___ Data

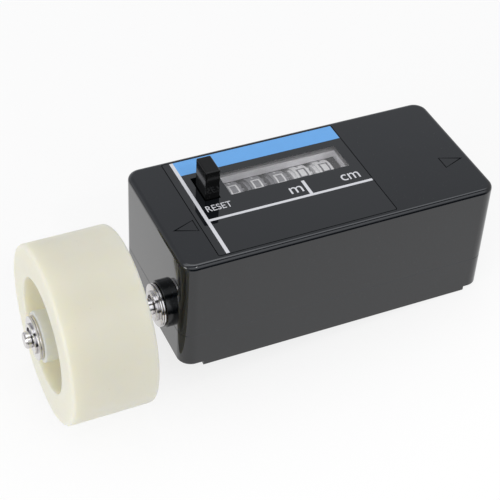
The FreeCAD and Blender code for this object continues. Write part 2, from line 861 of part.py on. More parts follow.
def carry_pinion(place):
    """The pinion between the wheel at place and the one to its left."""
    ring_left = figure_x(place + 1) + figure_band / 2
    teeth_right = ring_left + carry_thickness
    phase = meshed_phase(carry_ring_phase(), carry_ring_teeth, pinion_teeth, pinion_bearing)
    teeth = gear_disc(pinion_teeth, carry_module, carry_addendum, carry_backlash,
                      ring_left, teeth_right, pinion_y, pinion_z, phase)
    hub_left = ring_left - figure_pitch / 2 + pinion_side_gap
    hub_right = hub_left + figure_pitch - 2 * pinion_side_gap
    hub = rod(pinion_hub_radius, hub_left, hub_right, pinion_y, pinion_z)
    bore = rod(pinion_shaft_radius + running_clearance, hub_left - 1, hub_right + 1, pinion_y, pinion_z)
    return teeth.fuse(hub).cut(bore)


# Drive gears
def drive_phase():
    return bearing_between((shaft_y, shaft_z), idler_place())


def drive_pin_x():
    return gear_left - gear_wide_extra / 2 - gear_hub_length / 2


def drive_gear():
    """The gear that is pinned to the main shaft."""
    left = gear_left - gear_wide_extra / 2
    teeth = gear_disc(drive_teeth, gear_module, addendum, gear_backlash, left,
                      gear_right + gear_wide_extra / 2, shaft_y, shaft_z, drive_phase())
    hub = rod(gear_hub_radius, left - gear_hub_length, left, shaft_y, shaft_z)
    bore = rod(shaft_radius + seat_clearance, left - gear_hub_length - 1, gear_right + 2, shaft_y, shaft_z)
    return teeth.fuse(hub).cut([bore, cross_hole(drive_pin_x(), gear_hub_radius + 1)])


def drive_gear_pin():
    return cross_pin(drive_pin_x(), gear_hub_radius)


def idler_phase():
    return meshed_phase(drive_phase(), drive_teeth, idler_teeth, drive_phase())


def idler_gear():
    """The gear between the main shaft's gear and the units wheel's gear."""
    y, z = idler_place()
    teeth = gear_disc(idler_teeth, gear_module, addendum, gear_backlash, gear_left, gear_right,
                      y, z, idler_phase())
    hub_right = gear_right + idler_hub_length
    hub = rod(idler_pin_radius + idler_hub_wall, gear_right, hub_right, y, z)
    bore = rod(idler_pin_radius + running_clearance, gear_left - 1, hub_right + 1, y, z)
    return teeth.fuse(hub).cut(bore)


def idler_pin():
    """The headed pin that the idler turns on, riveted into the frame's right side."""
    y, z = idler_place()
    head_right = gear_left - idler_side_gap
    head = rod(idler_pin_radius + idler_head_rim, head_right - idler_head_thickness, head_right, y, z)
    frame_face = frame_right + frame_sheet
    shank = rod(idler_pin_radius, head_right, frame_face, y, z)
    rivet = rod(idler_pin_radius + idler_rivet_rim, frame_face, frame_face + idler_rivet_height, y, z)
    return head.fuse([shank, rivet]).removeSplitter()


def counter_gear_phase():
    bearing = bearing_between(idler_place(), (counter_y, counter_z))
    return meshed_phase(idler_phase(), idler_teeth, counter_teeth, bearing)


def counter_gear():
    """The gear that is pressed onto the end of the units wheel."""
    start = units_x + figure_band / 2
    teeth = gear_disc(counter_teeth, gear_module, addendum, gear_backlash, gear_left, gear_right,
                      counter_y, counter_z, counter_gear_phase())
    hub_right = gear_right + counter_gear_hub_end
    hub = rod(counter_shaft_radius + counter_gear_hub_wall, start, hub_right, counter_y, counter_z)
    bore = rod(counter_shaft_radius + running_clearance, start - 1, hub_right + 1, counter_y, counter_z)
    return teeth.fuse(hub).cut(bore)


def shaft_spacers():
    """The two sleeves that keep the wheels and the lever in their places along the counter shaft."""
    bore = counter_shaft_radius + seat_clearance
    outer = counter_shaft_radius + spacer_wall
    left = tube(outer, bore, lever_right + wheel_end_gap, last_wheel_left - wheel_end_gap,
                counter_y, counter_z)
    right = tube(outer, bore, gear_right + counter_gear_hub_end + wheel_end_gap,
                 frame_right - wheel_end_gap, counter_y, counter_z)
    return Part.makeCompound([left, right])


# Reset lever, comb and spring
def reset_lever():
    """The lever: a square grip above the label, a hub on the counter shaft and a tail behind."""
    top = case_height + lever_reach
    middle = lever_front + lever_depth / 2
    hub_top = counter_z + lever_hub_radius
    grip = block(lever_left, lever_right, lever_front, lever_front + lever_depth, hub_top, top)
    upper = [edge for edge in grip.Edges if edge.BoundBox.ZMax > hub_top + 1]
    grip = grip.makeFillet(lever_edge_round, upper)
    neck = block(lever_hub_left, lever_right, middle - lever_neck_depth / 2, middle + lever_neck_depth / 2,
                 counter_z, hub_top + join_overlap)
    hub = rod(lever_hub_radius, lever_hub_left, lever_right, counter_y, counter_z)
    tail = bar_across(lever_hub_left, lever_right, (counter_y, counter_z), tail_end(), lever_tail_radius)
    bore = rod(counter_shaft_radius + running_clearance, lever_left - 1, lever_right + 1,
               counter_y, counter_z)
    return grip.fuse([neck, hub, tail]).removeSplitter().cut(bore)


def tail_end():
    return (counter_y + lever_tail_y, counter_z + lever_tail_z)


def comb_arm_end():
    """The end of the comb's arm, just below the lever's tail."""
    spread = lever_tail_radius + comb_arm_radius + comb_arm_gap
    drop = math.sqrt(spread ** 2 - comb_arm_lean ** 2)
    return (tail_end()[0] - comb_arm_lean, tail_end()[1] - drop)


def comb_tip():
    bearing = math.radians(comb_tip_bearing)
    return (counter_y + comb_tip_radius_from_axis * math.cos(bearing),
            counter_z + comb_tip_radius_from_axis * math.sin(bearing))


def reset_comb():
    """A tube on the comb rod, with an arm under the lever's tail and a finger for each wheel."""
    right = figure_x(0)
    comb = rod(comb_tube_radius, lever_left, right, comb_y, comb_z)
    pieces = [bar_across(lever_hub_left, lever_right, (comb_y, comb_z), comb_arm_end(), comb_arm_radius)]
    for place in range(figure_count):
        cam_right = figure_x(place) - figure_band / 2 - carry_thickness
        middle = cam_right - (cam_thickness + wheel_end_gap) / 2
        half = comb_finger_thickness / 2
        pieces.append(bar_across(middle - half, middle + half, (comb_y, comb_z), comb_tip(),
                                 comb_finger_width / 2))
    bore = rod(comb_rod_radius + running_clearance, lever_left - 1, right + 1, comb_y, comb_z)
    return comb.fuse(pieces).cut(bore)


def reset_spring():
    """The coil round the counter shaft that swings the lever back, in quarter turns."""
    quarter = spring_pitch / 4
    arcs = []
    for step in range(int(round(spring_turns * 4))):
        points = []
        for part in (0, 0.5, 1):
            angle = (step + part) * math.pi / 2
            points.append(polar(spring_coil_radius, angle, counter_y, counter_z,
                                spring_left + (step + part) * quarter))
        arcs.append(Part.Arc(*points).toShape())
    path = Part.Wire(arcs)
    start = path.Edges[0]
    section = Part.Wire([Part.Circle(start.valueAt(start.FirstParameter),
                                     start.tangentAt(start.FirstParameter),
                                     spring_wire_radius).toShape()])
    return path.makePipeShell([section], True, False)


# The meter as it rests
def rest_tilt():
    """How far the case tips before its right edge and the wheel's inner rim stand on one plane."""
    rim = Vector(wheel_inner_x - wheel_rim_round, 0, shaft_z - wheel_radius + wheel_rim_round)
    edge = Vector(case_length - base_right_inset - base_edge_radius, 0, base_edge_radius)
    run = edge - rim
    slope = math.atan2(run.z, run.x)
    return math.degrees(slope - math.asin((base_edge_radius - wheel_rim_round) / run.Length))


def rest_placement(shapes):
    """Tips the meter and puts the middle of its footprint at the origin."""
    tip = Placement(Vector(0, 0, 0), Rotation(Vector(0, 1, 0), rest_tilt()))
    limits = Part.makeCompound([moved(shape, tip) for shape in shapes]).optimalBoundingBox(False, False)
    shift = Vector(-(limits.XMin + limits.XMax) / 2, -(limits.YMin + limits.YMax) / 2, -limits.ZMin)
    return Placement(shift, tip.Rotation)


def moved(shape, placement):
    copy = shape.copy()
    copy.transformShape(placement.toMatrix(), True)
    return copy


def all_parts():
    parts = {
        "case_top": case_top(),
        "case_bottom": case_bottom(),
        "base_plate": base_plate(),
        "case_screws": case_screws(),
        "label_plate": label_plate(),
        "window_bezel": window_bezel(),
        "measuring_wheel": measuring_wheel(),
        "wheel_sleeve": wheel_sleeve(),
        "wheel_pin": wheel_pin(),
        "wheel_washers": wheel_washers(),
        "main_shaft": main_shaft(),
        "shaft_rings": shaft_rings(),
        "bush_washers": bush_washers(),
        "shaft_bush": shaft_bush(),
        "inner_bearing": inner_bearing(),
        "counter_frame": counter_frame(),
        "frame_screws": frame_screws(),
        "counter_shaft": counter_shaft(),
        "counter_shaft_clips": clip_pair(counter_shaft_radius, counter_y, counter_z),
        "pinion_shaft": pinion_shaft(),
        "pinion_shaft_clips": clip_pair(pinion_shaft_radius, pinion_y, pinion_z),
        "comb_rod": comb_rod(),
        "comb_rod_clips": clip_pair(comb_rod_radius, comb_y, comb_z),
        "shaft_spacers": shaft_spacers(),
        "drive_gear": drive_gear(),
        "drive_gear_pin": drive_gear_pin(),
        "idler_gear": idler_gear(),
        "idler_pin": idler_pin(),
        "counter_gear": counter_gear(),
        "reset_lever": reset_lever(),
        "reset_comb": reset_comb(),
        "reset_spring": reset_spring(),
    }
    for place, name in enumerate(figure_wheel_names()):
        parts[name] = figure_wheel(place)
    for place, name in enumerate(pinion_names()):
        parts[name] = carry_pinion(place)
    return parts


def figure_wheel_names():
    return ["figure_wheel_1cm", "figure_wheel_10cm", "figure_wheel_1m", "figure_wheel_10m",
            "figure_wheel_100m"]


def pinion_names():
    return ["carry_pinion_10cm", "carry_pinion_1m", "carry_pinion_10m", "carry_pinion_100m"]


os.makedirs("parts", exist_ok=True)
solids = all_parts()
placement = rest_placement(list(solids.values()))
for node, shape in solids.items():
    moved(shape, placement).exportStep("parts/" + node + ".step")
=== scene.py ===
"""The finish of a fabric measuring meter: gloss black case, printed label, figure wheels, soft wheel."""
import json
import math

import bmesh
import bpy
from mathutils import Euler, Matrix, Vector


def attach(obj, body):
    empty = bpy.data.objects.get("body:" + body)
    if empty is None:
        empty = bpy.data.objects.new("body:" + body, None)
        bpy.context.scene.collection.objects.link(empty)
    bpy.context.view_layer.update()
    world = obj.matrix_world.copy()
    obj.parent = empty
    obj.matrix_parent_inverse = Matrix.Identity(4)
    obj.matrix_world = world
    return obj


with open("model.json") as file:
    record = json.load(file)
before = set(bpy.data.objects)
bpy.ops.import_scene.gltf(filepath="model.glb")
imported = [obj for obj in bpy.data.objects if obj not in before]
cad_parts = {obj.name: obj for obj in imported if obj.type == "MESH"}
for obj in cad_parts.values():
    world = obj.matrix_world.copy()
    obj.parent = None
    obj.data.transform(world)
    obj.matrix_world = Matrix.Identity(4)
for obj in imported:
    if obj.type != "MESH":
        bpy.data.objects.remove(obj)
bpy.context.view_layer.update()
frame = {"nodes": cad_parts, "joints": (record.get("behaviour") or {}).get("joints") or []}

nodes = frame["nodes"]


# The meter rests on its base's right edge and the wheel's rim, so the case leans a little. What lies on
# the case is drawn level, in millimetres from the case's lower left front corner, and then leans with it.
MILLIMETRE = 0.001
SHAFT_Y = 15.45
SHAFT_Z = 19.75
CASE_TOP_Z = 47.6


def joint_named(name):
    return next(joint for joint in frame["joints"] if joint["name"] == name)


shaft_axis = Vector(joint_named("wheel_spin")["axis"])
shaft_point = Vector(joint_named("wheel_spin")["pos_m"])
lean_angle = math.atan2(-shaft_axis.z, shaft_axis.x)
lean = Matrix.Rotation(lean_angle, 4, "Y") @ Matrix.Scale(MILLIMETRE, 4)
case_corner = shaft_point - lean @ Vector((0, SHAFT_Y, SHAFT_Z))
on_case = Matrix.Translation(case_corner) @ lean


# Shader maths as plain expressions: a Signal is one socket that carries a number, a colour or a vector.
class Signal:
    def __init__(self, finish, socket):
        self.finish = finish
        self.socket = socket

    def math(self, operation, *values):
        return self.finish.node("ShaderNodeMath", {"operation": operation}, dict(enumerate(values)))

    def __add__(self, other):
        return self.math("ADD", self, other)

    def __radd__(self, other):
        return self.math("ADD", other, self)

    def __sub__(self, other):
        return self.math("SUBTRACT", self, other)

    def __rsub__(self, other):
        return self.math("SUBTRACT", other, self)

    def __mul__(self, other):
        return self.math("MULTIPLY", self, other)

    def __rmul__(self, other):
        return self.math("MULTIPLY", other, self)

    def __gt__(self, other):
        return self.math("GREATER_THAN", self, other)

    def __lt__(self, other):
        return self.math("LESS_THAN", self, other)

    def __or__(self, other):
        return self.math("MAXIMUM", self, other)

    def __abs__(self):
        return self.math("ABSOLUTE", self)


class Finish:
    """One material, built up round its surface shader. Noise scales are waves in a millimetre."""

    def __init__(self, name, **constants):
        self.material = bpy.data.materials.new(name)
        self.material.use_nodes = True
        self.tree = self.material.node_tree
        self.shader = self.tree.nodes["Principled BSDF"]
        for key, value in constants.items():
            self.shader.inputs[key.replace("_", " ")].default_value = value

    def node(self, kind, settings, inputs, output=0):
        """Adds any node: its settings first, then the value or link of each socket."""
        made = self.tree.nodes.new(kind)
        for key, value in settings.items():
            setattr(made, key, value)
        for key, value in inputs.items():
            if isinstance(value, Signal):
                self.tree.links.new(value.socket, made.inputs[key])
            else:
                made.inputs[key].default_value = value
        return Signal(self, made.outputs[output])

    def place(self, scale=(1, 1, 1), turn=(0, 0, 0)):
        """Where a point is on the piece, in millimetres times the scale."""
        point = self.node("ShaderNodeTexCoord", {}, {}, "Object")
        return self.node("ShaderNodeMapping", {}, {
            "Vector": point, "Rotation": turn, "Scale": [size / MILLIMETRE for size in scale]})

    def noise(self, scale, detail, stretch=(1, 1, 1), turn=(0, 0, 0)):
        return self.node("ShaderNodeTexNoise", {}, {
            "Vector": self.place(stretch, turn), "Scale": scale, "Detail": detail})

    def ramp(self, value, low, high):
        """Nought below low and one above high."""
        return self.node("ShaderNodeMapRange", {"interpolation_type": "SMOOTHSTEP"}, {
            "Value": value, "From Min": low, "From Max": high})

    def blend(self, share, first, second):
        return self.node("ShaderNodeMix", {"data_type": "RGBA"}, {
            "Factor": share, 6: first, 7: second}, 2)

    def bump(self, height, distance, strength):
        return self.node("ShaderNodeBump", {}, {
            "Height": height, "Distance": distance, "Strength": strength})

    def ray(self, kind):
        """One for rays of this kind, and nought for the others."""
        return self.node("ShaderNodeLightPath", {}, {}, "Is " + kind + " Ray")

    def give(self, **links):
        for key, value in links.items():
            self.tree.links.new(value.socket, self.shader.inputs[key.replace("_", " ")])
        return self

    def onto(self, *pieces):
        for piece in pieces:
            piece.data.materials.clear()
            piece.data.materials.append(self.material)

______

From the first line of the data through the line with "gear_hub_radius + 1)])", quote each line exactly and add nothing else.

Solution below:
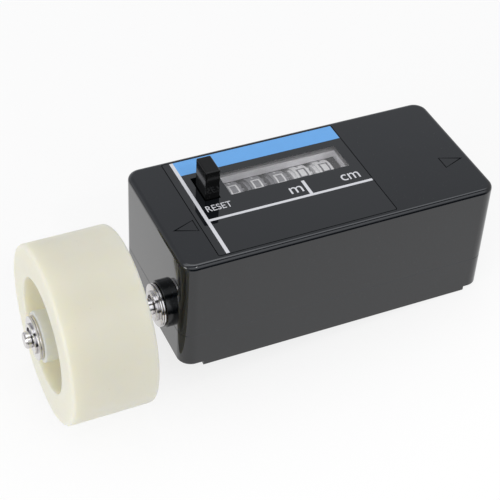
The FreeCAD and Blender code for this object continues. Write part 2, from line 861 of part.py on. More parts follow.
def carry_pinion(place):
    """The pinion between the wheel at place and the one to its left."""
    ring_left = figure_x(place + 1) + figure_band / 2
    teeth_right = ring_left + carry_thickness
    phase = meshed_phase(carry_ring_phase(), carry_ring_teeth, pinion_teeth, pinion_bearing)
    teeth = gear_disc(pinion_teeth, carry_module, carry_addendum, carry_backlash,
                      ring_left, teeth_right, pinion_y, pinion_z, phase)
    hub_left = ring_left - figure_pitch / 2 + pinion_side_gap
    hub_right = hub_left + figure_pitch - 2 * pinion_side_gap
    hub = rod(pinion_hub_radius, hub_left, hub_right, pinion_y, pinion_z)
    bore = rod(pinion_shaft_radius + running_clearance, hub_left - 1, hub_right + 1, pinion_y, pinion_z)
    return teeth.fuse(hub).cut(bore)


# Drive gears
def drive_phase():
    return bearing_between((shaft_y, shaft_z), idler_place())


def drive_pin_x():
    return gear_left - gear_wide_extra / 2 - gear_hub_length / 2


def drive_gear():
    """The gear that is pinned to the main shaft."""
    left = gear_left - gear_wide_extra / 2
    teeth = gear_disc(drive_teeth, gear_module, addendum, gear_backlash, left,
                      gear_right + gear_wide_extra / 2, shaft_y, shaft_z, drive_phase())
    hub = rod(gear_hub_radius, left - gear_hub_length, left, shaft_y, shaft_z)
    bore = rod(shaft_radius + seat_clearance, left - gear_hub_length - 1, gear_right + 2, shaft_y, shaft_z)
    return teeth.fuse(hub).cut([bore, cross_hole(drive_pin_x(), gear_hub_radius + 1)])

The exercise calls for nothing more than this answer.